Today I was listening to an audio book about certain events in WW2. My adult son walked in as a scene involving a senior officer was given in the book where he was sitting at his desk reading a report, then he leaned back, thought, then '... he lit up a camel ...' - at that point my son said, "what sort of mean idiot was he to set fire to a camel, and why did he have a camel in his office?"

To add another level of complexity, here is a bit of trivia about that era.

Most know of MacArthur and his corncob pipe. But that was largely for publicity, like most in that era he usually smoked with a cigarette holder. The same as what President Roosevelt is usually seen using.

Now an obscure and obsolete item, but at one time very common. Only tough guys and soldiers smoked cigarettes without one, most people used a holder. And the why is obvious if you know the history.
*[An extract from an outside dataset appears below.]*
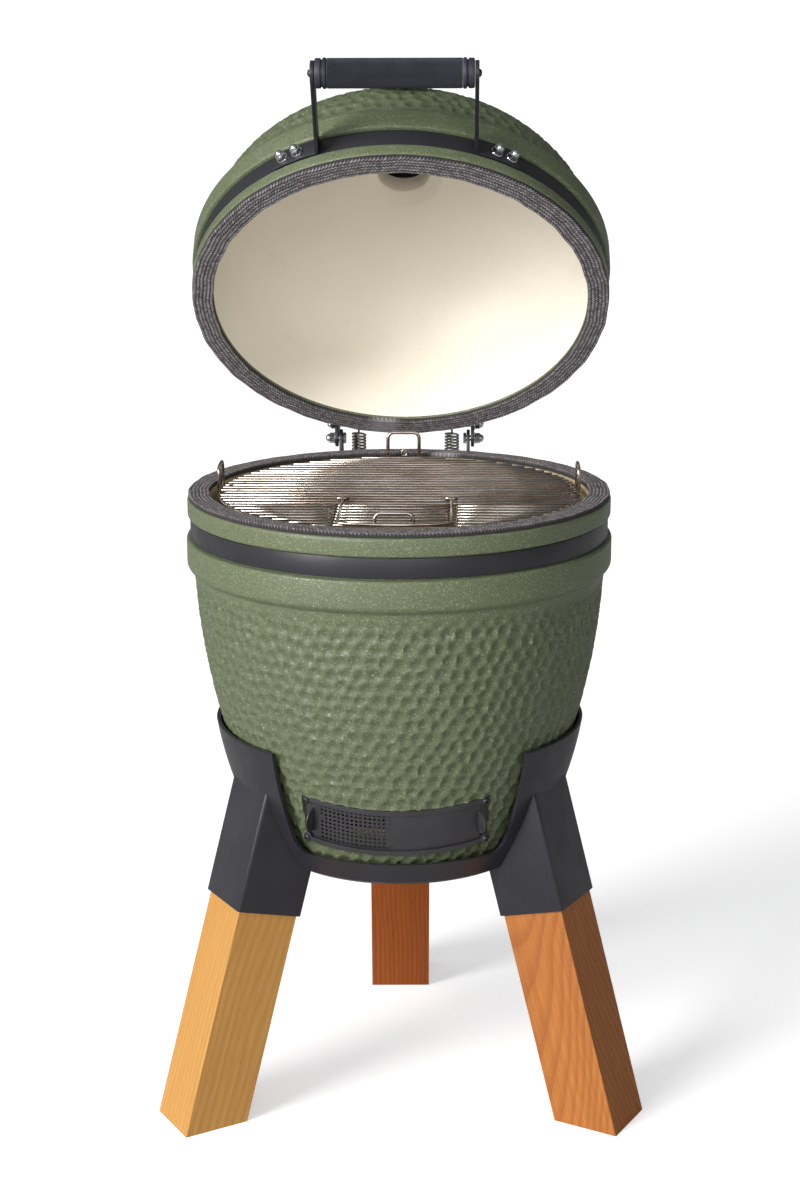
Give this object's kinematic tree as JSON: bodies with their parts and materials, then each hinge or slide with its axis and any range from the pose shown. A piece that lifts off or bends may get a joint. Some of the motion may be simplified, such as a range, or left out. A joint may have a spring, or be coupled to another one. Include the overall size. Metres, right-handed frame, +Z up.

The first "filtered cigarette" did not come out until 1954. So using a holder did many things. It allowed the smoke to cool, it allowed the smoker to smoke more of the cigarette without burning their fingers. 85mm was the standard without filter, which we now call "king". The 100mm did not come out until 1966. So if in old movies they seem to be chain smoking one after another, remove the amount for them to hold and they are really only smoking half of it

And finally, it prevented the smoker from getting loose tobacco on their tongue and having to spit it out. They were very common into the 1950's, but with the advent of filters the cigarette holder quickly faded away.

Replies:   Dominions Son
Dominions Son 🚫

@Mushroom

Now an obscure and obsolete item, but at one time very common.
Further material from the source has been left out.